A survey of 1300 people across the UK was carried out by Opinion Matters on behalf of the agency, and found that 65 percent of 16-24 year-olds rated social media as their favourite hobby, rather than watching television, reading or playing video games.

For those within the 25-34 year-old range, television and social media preferences were split fairly equally. The appeal of social networks appears to have permeated more than the younger generation, as 32 percent of those aged over 55 said that social media takes priority over their favourite television show.

TV was considered as a favoured leisure activity by 54 percent of 16-24 year olds, 44 percent preferred reading and 37 percent enjoyed playing video games. Exercise, however, was not a priority, as only 25 percent of those surveyed included it within their leisure activity range.

37 percent of 16-24 year olds  admitted they sometimes combine watching television and staying connected through social media at the same time. The survey also revealed that 6 percent of this age group spend over 8 hours a day on social media, in order to 'keep the conversation going'. One third choose to spend time on Twitter, Facebook and other social networks for up to three hours per day.

There doesn't seem to be any kind of line drawn on the places social media is accessed by the Generation Y, with respondents admitting to a variety of areas including hospital operating tables, while attending court and in sex shops.

Girls are more likely to spend additional time online communicating with their peers, as a 10 percent difference in those surveyed revealed.
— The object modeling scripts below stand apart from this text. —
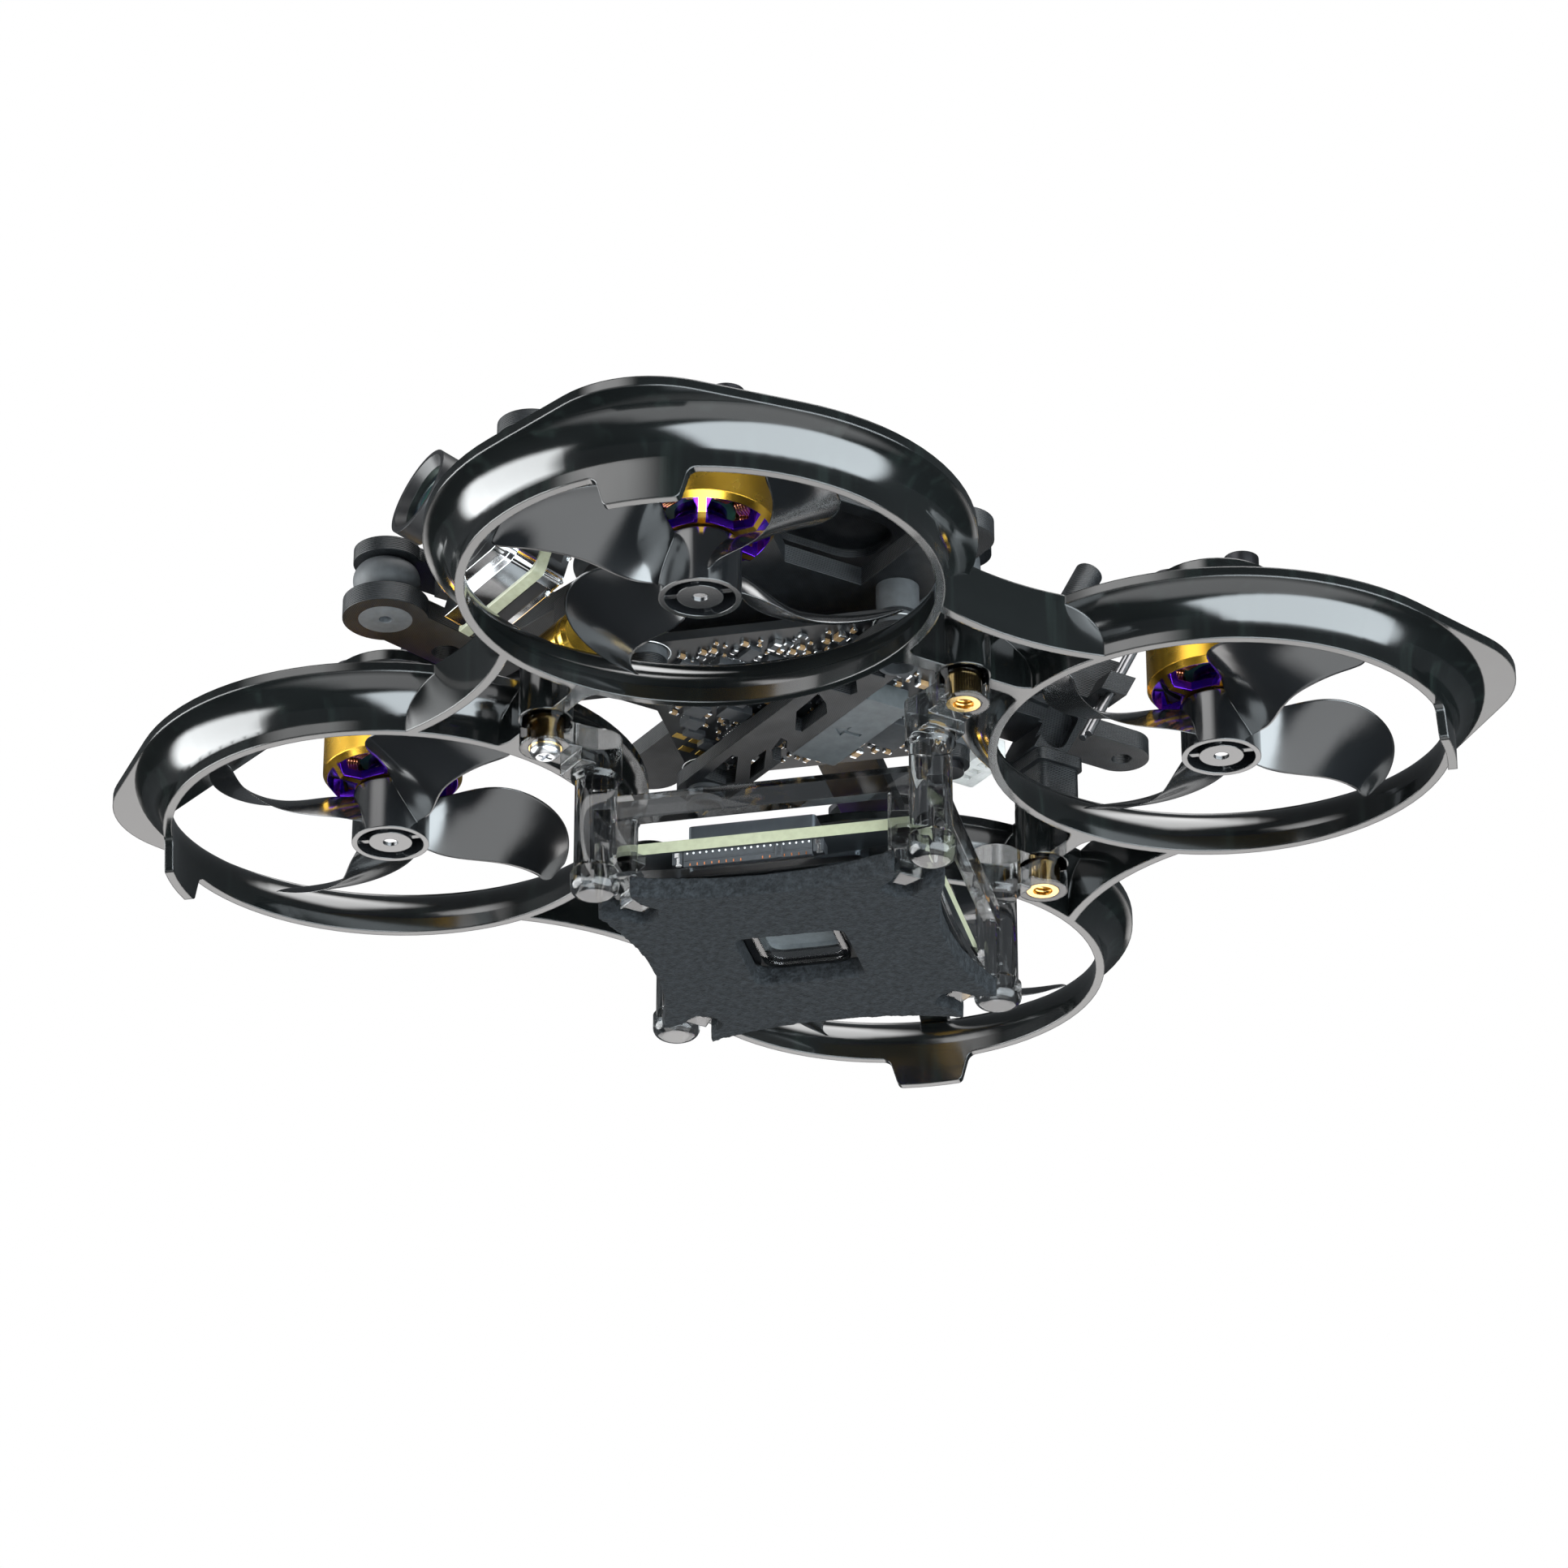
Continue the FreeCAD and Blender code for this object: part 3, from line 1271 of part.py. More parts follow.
def bracket_bobbins(low):
    """Ribbed rubber bobbins under the bracket's two holes, as outlines to revolve."""
    bobbins = []
    for number, side in enumerate((1, -1)):
        body = new_body("bobbin_%d" % number)
        wide, waist, step = 2.0, 1.7, 0.4
        outline = [(1.6, low)]
        for rib in range(3):
            base = low + 2 * rib * step
            outline += [(wide, base), (wide, base + step)]
            if rib < 2:
                outline += [(waist, base + step), (waist, base + 2 * step)]
        outline.append((1.6, low + 5 * step))
        revolve(body, "bobbin_turned_%d" % number, outline)
        bobbins.append(place(body, side * D["stack_offset"], 0))
    return bobbins


def stack_bracket():
    """The printed truss under the controller, with two spacer rings at its front and rear."""
    body = new_body("bracket_body")
    low, thick = D["bracket_low"], D["bracket_thick"]
    offset, half = D["stack_offset"], D["bracket_half"]
    pad(body, "bracket_x", thick, low, [capsule(-offset, 0, offset, 0, half)])
    rings = [(0, side * offset, 2.1) for side in (1, -1)]
    pad(body, "bracket_rings", thick, low, circles=rings)
    windows = [
        [(-15.6, -1.7), (-9.9, -1.9), (-9.9, -1.2), (-14.8, 1.5), (-15.6, 0.9)],
        [(-9.9, 0.4), (-7.0, 0.4), (-10.7, 2.4), (-13.4, 2.4)],
        [(-6.7, 0.9), (-4.0, 0.3), (-4.3, 1.2), (-6.1, 2.2), (-6.1, 3.4), (-8.4, 3.4), (-8.4, 2.1)],
        [(-1.8, 0.6), (1.6, -1.4), (6.0, -1.6), (4.6, 0.2), (2.9, 1.4), (-1.8, 1.4)],
        [(7.4, -1.2), (11.0, -2.0), (11.0, -0.4), (8.2, 1.6), (7.4, 1.3)],
        [(12.2, -0.2), (14.9, -1.7), (14.9, 0.9), (12.2, 2.2)],
    ]
    pocket(body, "bracket_windows", thick + 1.0, low + thick + 0.5, windows)
    holes = [(x, y, 0.95) for x, y in stack_points()]
    pocket(body, "bracket_holes", thick + 1.0, low + thick + 0.5, circles=holes)
    keep(body, "stack_bracket")


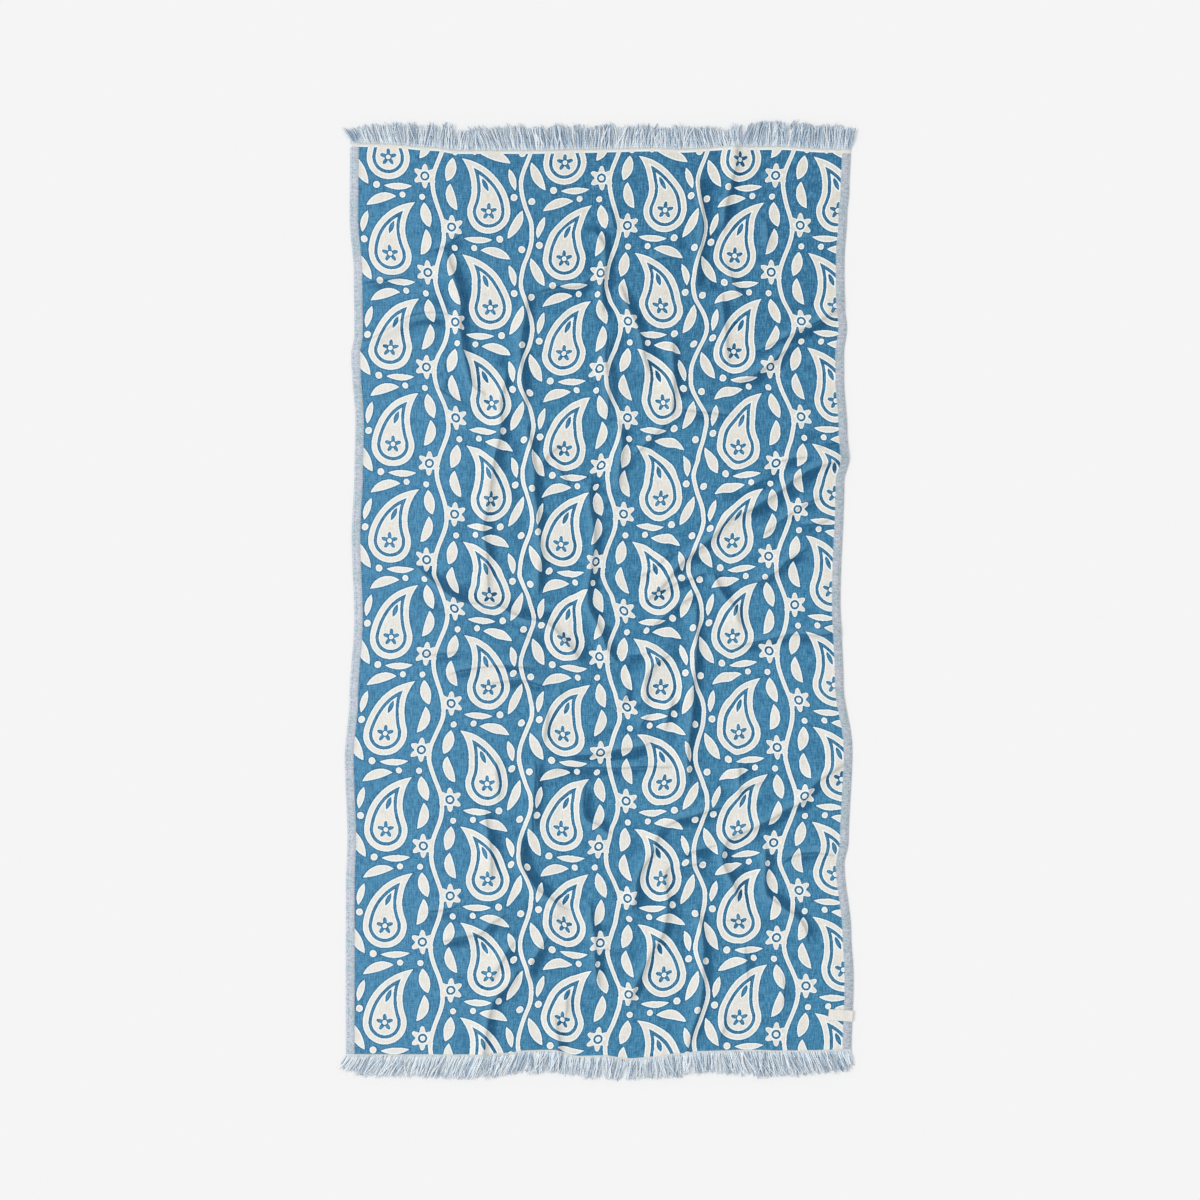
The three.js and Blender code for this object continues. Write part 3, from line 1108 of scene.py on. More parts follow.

"The social media revolution is not new, but for it to now take over from the nation's favourite pastime for the younger audience, truly indicates how quickly leisure habits are evolving in our digital age." said Matt Bullas, the managing director of Click Consult.

"We're not saying this is the death of TV, but we envisage seeing more multimedia opportunities being developed in partnership with TV to encourage cyber conversation, especially when you consider that 40 percent of the younger audience are on social media at the same time as watching TV.

We're already seeing Twitter feeds and hashtags regularly posted onto TV screens of our favourite shows and this will only get more integrated."

Television companies do seem to be aware of this rising trend -- with the increasing inclusion of television show streaming, QR code use, and continual mentions of Twitter and Facebook groups for deals or offers. Some companies are beginning to engage more closely with their viewers by creating interactive services, such as allowing surfers to exchange questions online for live debates or to play games online along with watching participants on a game show.